Set task
Extract the first line through the line containing "wearer's right foot." from the listing below, exactly as written.

Recorded data

————————

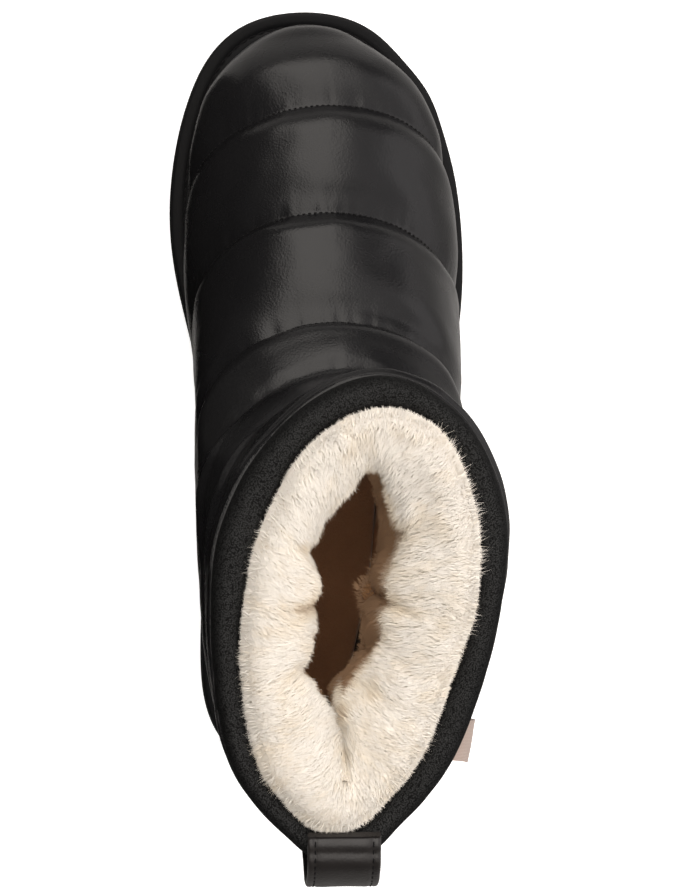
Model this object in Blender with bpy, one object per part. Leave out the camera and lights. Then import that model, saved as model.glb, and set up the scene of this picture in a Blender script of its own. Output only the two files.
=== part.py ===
"""Quilted pull-on boot with a shearling lining, the wearer's right foot.

Metres, +Z up. +Y points to the toe and +X to the outer (lateral) side. The origin is on the
floor, under the middle of the boot. Lengths in the tables are millimetres.
"""
import math

import bmesh
import bpy
import numpy as np
from mathutils import Vector

MM = 0.001

# ---------------------------------------------------------------- driving sizes (millimetres)
GAP = 0.3                  # clearance where curved pieces meet
SOLE_LENGTH = 284.5        # outsole, heel to toe
HEEL_END_Y = -135.5        # rearmost point of the outsole
TREAD_DEPTH = 3.2          # depth of the grooves between the lugs
TREAD_GROOVE = 4.0         # width of those grooves
CUT_WIDE = 150.0           # a cutter this wide passes both edges of the sole
CUT_DEEP = 30.0            # height of a tread cutter, most of it below the floor
SOLE_BOTTOM_INSET = 3.0    # how far the tread edge lies inside the rim
WELT_THICK = 3.6
WELT_INSET = 0.5           # welt edge inside the sole's edge
WELT_WIDTH = 24.0          # from its outer edge to its inner edge, under the upper's wall
INSOLE_THICK = 7.0
INSOLE_INSET = 30.5        # footbed edge inside the sole's edge
COLLAR_Z = 190.0           # height of the ledge that the binding sits on
BINDING_WIDTH = 9.5
BINDING_HEIGHT = 10.0
FLEECE_TOP = 201.0         # top of the shearling roll inside the binding
WALL_FOOT = 16.0           # leather, padding and shearling over the foot
WALL_SIDE = 19.0           # the same at the sides of the foot
WALL_SHAFT = 25.0          # the same round the shaft
STRAP_WIDTH = 23.0
STRAP_THICK = 2.2
STRAP_MIDDLE_X = -0.3      # the pull loop sits a little inwards of the middle
TAG_THICK = 1.0
TAG_BULGE = 1.1            # how far the tag's middle bows outwards
SEAM_REACH = 19.0          # how far from a seam the padding is pulled down
SEAM_FALL = 2.2            # steepness of the padding next to a seam
SEAM_FADE = 22.0           # height above the welt over which the seams reach full depth
SEAM_AT_WELT = 0.25        # share of their depth that they keep at the welt

# Outline of the outsole: station along the boot, inner (medial) edge, outer (lateral) edge.
SOLE_EDGE = [
    # y,      medial, lateral
    (-135.5,   -1.4,   -1.4),
    (-133.0,  -18.5,   15.7),
    (-126.0,  -30.5,   27.7),
    (-115.0,  -38.8,   36.0),
    (-102.0,  -42.6,   39.8),
    (-91.0,   -43.4,   40.7),
    (-70.0,   -43.0,   41.0),
    (-45.0,   -41.6,   42.0),
    (-20.0,   -41.0,   44.4),
    (5.0,     -42.6,   48.3),
    (30.0,    -46.8,   52.2),
    (52.0,    -51.6,   54.0),
    (72.0,    -54.0,   53.0),
    (90.0,    -53.3,   50.2),
    (106.0,   -50.6,   45.4),
    (120.0,   -46.4,   39.4),
    (131.0,   -41.0,   30.6),
    (139.9,   -33.3,   22.8),
    (145.6,   -23.4,   14.0),
    (149.0,    -4.5,   -4.5),
]

# Heights of the outsole along the boot: underside (heel, arch, toe spring) and seat of the welt.
SOLE_HEIGHT = [
    # y,     bottom, seat
    (-135.5,   2.6,  23.4),
    (-124.0,   0.0,  23.2),
    (-90.0,    0.0,  22.8),
    (-56.0,    0.0,  21.8),
    (-36.0,    2.4,  20.6),
    (-14.0,    4.6,  18.6),
    (6.0,      2.8,  16.8),
    (24.0,     0.0,  15.8),
    (60.0,     0.0,  15.2),
    (96.0,     0.0,  15.6),
    (120.0,    2.0,  17.2),
    (136.0,    4.8,  19.8),
    (149.0,    8.6,  23.4),
]

# Grooves that leave the lugs standing: middle of each, its size across and along, and how far
# its bed is lifted with the toe spring.
TREAD = [
    # x,     y,      width,        length,       lift
    (0.0,  -119.0,  CUT_WIDE,     TREAD_GROOVE,  0.0),
    (0.0,  -104.0,  CUT_WIDE,     TREAD_GROOVE,  0.0),
    (0.0,   -89.0,  CUT_WIDE,     TREAD_GROOVE,  0.0),
    (0.0,   -74.0,  CUT_WIDE,     TREAD_GROOVE,  0.0),
    (0.0,    34.0,  CUT_WIDE,     TREAD_GROOVE,  0.0),
    (0.0,    49.0,  CUT_WIDE,     TREAD_GROOVE,  0.0),
    (0.0,    64.0,  CUT_WIDE,     TREAD_GROOVE,  0.0),
    (0.0,    79.0,  CUT_WIDE,     TREAD_GROOVE,  0.0),
    (0.0,    94.0,  CUT_WIDE,     TREAD_GROOVE,  0.2),
    (0.0,   109.0,  CUT_WIDE,     TREAD_GROOVE,  0.9),
    (0.0,   124.0,  CUT_WIDE,     TREAD_GROOVE,  2.5),
    (-21.0,  76.0,  TREAD_GROOVE, 98.0,          0.1),
    (19.0,   76.0,  TREAD_GROOVE, 98.0,          0.1),
    (-1.0,  -97.0,  TREAD_GROOVE, 52.0,          0.1),
]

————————

Task output
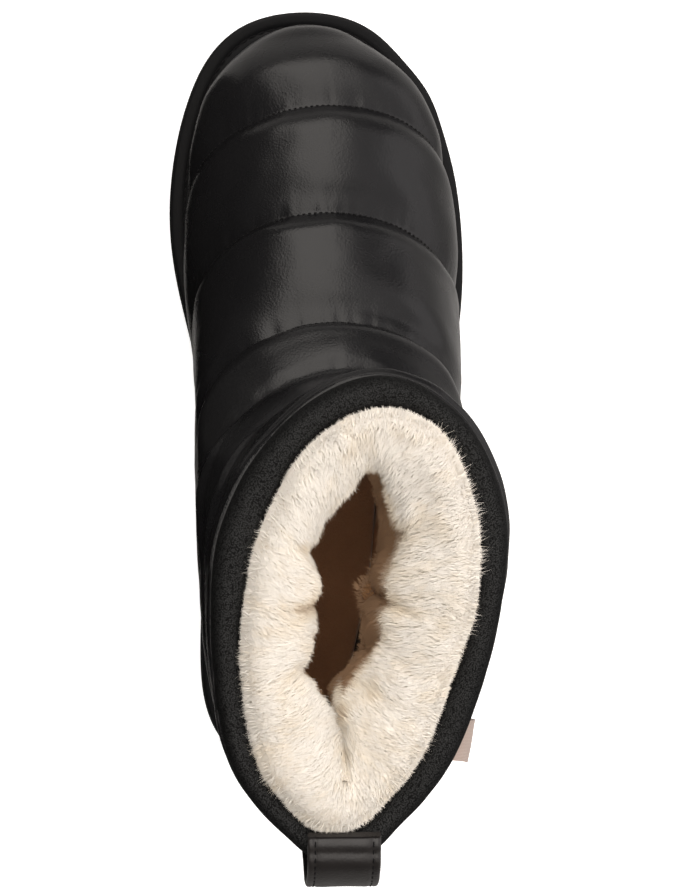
Model this object in Blender with bpy, one object per part. Leave out the camera and lights. Then import that model, saved as model.glb, and set up the scene of this picture in a Blender script of its own. Output only the two files.
=== part.py ===
"""Quilted pull-on boot with a shearling lining, the wearer's right foot.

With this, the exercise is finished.